#### [Recorded data]

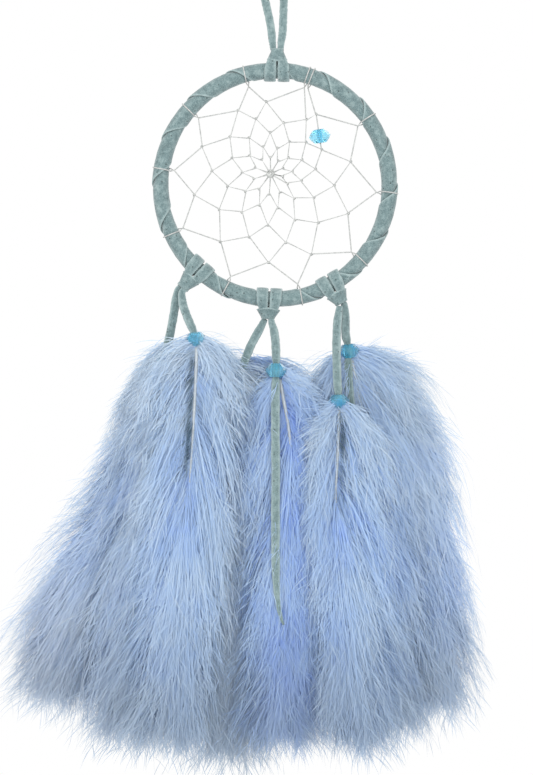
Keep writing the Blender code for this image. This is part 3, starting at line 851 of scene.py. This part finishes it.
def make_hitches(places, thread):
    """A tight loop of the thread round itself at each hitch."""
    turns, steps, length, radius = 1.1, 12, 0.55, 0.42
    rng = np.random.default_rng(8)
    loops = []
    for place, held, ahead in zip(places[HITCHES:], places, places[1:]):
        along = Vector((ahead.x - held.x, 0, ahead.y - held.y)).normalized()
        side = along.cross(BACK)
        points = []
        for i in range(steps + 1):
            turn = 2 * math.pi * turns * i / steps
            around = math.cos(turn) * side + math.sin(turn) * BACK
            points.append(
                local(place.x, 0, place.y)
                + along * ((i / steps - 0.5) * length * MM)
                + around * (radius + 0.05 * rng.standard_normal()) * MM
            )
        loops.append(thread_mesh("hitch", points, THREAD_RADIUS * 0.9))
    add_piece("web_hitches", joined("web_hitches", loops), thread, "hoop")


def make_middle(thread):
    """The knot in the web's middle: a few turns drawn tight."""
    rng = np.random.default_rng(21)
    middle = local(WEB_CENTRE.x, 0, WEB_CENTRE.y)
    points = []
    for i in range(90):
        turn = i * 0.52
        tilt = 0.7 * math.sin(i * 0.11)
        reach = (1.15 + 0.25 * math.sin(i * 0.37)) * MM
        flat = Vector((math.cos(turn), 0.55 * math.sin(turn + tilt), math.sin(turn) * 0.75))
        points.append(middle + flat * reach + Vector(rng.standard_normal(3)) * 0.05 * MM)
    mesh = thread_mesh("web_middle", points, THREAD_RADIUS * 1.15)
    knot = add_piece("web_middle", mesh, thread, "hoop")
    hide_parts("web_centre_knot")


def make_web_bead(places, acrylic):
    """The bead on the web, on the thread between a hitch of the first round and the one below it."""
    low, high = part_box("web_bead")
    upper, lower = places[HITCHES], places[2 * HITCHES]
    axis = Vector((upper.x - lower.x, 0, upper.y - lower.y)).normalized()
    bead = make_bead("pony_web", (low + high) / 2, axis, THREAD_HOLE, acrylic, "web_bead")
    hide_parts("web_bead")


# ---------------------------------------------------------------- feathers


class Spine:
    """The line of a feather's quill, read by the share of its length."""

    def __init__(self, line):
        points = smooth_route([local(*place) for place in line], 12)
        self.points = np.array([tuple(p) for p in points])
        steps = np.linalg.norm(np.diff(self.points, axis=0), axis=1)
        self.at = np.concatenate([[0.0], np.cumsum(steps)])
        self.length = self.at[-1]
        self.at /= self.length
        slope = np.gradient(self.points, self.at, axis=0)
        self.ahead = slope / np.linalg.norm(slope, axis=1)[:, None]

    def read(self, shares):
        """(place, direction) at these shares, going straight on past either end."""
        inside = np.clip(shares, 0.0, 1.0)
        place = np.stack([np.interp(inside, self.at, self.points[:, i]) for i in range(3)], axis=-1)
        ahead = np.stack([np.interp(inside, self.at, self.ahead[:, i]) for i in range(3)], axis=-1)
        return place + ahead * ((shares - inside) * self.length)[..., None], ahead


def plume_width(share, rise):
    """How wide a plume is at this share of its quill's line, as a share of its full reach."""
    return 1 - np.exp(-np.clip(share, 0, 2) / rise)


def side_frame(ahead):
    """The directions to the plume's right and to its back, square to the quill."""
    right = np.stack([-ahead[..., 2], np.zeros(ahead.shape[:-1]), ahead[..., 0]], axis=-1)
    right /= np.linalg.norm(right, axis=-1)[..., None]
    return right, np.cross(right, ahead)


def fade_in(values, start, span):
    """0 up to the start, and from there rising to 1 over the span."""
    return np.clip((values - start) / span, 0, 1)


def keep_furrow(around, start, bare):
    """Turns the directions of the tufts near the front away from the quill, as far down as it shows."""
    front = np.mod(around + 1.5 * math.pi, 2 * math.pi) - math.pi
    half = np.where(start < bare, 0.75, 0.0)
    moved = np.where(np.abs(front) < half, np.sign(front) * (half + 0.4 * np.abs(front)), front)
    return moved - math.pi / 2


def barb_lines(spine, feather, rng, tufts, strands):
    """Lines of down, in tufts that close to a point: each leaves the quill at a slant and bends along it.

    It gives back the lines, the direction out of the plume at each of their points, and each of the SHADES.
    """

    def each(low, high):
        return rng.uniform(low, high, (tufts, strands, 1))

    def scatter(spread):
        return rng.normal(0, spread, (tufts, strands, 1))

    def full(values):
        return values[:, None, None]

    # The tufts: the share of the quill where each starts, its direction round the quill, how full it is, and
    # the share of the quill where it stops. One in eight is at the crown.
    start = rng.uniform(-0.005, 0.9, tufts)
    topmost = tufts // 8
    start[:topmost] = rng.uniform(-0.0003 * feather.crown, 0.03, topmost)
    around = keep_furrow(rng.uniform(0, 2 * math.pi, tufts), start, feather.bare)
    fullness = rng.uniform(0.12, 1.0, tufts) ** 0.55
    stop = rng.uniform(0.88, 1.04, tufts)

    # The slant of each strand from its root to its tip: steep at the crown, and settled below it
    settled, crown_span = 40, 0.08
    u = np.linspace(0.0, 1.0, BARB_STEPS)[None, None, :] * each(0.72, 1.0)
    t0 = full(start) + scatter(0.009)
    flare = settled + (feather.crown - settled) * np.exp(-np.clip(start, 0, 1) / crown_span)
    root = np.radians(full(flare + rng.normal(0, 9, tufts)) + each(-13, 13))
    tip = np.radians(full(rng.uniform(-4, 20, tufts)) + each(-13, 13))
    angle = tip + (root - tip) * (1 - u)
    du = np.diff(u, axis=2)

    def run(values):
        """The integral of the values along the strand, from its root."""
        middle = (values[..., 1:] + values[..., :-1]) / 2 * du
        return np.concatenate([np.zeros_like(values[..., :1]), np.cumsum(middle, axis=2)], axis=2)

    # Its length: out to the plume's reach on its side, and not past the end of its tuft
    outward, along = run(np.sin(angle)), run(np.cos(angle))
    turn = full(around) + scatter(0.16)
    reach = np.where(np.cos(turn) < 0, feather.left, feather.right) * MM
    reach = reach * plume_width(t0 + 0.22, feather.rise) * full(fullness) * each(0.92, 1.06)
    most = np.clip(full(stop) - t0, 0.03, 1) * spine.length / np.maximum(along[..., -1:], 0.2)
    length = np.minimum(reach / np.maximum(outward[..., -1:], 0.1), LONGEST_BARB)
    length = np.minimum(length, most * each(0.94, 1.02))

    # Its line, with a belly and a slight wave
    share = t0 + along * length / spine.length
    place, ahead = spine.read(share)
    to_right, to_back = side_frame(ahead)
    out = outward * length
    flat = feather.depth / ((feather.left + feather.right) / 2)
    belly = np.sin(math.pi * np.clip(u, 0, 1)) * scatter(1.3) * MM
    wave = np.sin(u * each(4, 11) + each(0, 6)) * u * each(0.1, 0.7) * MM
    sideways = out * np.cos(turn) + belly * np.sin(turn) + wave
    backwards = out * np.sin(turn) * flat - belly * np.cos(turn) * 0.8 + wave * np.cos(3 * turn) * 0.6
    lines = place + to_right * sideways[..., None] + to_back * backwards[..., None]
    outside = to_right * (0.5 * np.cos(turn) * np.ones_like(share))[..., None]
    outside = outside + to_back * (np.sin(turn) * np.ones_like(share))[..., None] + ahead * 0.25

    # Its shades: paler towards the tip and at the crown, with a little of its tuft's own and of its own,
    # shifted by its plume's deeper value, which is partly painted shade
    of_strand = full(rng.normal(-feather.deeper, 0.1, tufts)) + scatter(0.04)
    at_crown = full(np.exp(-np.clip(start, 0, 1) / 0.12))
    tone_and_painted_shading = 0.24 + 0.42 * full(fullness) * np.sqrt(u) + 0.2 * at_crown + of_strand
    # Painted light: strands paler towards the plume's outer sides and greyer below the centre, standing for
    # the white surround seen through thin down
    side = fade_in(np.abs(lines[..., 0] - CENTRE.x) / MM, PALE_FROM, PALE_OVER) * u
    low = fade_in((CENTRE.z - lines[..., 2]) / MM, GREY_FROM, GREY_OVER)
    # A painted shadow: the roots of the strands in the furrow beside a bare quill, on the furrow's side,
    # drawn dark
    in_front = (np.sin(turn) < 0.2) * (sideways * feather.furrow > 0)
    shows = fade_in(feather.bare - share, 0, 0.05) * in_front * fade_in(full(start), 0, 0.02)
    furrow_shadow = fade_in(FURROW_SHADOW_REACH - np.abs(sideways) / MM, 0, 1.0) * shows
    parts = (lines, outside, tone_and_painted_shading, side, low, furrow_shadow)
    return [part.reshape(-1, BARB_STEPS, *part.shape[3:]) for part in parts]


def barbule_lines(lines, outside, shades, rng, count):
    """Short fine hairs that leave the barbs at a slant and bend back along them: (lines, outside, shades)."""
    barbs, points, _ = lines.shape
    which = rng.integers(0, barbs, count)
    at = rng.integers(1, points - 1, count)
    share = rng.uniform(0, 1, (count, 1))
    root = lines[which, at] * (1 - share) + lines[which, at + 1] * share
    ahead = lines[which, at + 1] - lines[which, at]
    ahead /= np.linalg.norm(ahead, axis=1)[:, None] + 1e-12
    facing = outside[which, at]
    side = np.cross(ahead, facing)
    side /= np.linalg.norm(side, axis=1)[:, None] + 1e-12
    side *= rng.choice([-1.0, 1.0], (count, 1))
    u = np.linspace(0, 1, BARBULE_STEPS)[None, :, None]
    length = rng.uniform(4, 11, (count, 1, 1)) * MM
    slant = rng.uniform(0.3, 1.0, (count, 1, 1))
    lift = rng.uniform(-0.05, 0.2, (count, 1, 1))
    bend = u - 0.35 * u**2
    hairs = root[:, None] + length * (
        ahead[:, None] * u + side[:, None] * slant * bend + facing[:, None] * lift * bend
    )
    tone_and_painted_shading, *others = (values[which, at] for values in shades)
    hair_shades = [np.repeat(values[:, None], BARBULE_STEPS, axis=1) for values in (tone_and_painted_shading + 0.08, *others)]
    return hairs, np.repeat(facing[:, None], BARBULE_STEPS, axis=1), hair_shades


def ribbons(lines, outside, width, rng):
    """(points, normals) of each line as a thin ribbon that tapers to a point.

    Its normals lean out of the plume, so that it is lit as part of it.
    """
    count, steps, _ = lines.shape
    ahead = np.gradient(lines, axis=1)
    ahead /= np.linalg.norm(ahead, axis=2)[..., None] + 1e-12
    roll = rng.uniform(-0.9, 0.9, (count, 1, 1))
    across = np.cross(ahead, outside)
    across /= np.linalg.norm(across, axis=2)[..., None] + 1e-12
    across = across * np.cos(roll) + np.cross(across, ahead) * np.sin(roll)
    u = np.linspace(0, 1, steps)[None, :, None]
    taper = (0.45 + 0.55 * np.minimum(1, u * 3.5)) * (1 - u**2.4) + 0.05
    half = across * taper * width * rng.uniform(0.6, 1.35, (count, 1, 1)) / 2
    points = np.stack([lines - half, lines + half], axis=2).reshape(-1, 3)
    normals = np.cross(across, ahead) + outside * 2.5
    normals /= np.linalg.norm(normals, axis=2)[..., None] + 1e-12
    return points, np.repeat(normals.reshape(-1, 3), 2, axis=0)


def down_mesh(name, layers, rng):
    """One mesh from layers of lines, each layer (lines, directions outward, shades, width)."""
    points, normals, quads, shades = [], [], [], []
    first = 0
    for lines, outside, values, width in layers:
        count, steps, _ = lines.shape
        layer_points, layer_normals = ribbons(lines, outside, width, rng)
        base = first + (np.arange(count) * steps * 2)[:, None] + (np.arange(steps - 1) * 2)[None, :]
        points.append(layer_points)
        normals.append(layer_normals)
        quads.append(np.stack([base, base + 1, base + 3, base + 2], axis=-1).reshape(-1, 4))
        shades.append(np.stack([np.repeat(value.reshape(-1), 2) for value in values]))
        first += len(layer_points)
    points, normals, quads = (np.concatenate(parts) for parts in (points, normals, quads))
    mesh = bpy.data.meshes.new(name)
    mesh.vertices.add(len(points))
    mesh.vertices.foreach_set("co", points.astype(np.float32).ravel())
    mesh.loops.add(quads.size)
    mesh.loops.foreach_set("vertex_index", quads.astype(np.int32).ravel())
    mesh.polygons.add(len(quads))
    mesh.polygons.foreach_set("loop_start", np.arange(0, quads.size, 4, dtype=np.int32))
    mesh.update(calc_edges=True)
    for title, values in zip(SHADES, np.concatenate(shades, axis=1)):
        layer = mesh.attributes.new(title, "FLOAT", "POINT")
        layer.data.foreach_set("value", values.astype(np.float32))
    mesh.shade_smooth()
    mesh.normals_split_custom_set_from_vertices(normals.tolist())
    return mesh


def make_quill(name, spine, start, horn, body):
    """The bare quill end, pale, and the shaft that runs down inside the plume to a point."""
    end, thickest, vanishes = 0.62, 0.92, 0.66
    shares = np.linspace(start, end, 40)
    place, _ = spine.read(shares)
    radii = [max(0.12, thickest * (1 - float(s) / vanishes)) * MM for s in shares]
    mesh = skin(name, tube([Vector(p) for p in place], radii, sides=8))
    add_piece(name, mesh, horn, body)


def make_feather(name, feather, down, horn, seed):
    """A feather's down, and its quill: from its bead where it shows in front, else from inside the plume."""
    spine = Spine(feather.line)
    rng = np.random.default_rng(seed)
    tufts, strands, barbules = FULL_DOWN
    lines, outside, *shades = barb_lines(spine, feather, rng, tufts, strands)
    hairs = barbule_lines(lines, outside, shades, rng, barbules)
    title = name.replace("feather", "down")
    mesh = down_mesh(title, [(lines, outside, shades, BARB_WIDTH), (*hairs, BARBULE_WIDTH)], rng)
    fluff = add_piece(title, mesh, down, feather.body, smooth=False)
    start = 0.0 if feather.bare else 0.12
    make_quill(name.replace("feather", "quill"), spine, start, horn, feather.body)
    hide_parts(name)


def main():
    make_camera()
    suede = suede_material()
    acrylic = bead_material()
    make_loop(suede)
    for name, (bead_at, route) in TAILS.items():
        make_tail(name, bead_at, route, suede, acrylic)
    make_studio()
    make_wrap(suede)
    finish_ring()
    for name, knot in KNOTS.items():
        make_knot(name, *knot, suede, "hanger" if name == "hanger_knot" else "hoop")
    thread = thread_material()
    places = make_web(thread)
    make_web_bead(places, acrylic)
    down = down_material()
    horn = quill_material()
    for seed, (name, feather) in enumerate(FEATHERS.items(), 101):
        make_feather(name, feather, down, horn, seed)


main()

#### [Problem to work on]
Report each line of the material above where the word "this" appears.

#### [Correct answer]
Keep writing the Blender code for this image. This is part 3, starting at line 851 of scene.py. This part finishes it.
    """How wide a plume is at this share of its quill's line, as a share of its full reach."""